Set problem »
Wherever a line below holds the word "frame", copy that line.

--------------------------------------------------

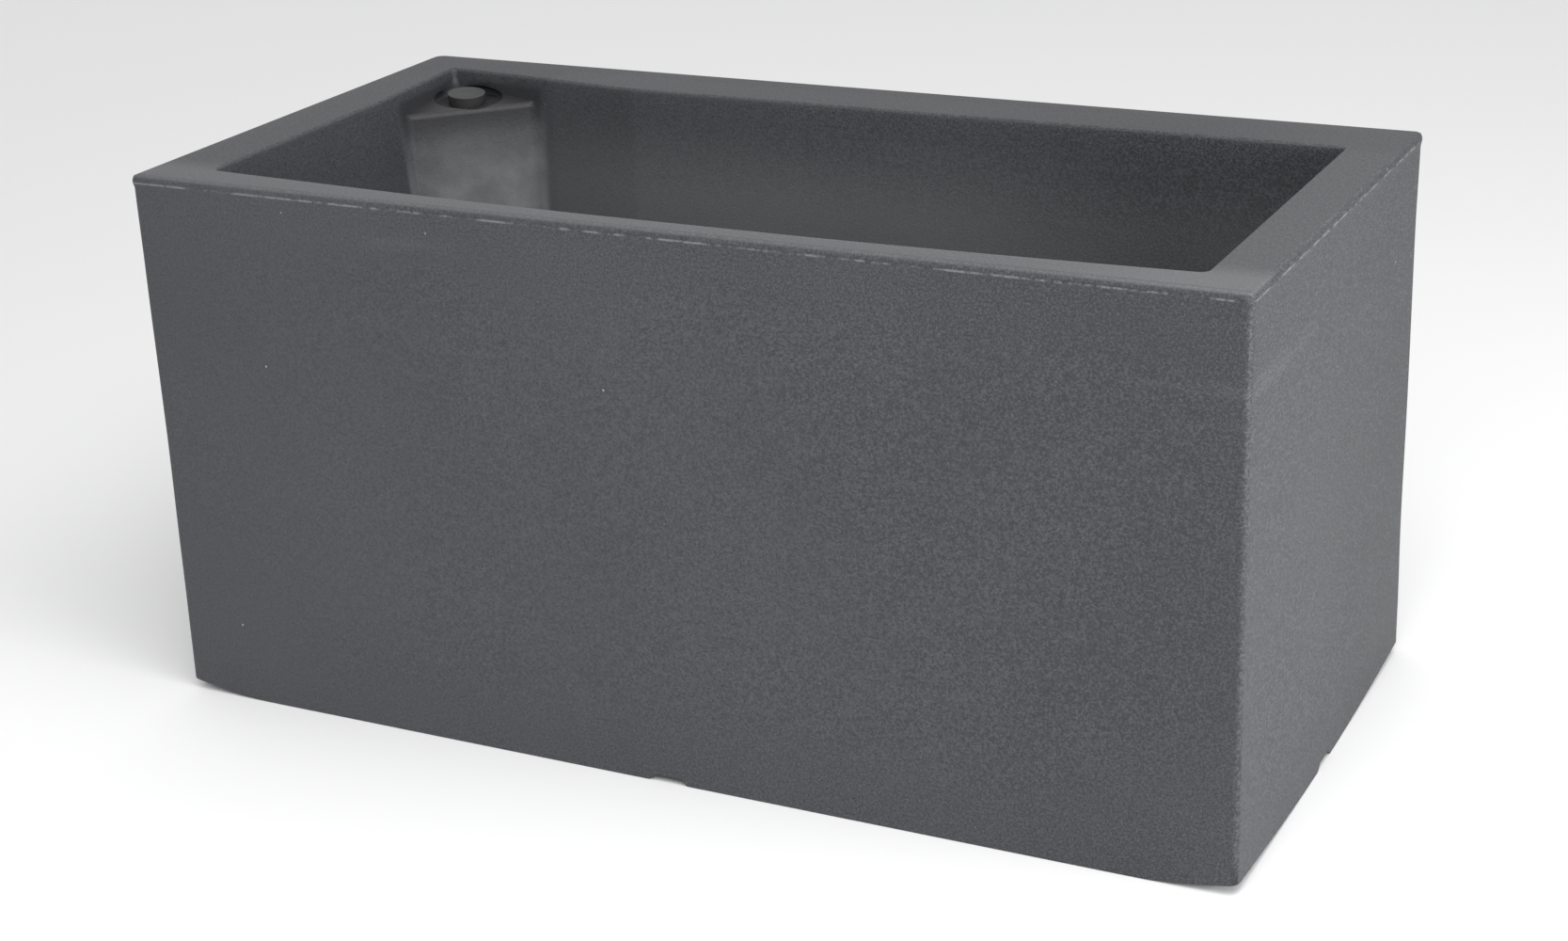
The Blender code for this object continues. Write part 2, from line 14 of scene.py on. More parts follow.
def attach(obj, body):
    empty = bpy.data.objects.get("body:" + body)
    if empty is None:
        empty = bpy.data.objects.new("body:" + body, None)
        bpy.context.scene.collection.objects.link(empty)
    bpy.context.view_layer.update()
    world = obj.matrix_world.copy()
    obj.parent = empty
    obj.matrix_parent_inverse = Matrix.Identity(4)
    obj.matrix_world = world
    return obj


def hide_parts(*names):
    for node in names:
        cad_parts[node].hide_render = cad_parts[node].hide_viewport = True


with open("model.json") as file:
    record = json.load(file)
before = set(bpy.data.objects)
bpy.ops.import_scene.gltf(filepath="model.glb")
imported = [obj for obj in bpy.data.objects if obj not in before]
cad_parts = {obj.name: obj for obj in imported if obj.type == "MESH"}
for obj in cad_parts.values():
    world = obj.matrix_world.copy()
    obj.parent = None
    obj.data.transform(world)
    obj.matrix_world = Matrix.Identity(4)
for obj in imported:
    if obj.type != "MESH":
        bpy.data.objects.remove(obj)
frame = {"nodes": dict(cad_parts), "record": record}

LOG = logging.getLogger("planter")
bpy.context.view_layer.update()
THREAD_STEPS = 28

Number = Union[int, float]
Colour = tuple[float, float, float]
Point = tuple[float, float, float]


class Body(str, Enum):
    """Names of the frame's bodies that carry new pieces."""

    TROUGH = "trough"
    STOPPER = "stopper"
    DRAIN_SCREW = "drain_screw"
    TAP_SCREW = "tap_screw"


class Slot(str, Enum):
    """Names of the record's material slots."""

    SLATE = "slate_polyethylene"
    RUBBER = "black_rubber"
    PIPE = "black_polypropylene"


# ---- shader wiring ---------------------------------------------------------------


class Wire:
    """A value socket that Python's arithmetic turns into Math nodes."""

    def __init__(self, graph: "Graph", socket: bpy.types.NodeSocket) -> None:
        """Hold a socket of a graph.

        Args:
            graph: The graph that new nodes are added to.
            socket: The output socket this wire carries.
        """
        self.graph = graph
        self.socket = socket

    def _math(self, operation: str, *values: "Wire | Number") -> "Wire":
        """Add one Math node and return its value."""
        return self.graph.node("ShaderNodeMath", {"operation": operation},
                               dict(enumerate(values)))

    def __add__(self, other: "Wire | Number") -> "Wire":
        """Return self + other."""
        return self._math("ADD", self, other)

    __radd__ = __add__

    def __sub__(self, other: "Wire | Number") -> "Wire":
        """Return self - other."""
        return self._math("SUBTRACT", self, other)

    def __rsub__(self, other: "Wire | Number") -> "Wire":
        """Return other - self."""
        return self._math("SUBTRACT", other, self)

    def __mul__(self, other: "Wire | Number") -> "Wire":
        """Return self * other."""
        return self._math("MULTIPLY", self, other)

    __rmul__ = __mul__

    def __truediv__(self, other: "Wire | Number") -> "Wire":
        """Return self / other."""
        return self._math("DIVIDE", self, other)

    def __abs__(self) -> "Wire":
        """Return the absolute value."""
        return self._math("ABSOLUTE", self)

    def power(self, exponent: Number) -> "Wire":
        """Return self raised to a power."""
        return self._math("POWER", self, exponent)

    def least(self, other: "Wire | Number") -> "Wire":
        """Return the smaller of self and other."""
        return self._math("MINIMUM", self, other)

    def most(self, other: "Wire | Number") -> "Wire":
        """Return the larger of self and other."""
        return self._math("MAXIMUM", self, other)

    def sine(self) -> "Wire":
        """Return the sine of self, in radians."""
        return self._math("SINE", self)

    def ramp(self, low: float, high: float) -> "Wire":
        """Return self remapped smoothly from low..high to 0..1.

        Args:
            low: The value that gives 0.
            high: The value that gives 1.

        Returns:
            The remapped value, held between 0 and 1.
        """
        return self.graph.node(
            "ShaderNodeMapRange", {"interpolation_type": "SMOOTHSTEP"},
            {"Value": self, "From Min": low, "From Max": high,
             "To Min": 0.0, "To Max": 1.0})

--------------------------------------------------

Answer to the problem »
frame = {"nodes": dict(cad_parts), "record": record}
    """Names of the frame's bodies that carry new pieces."""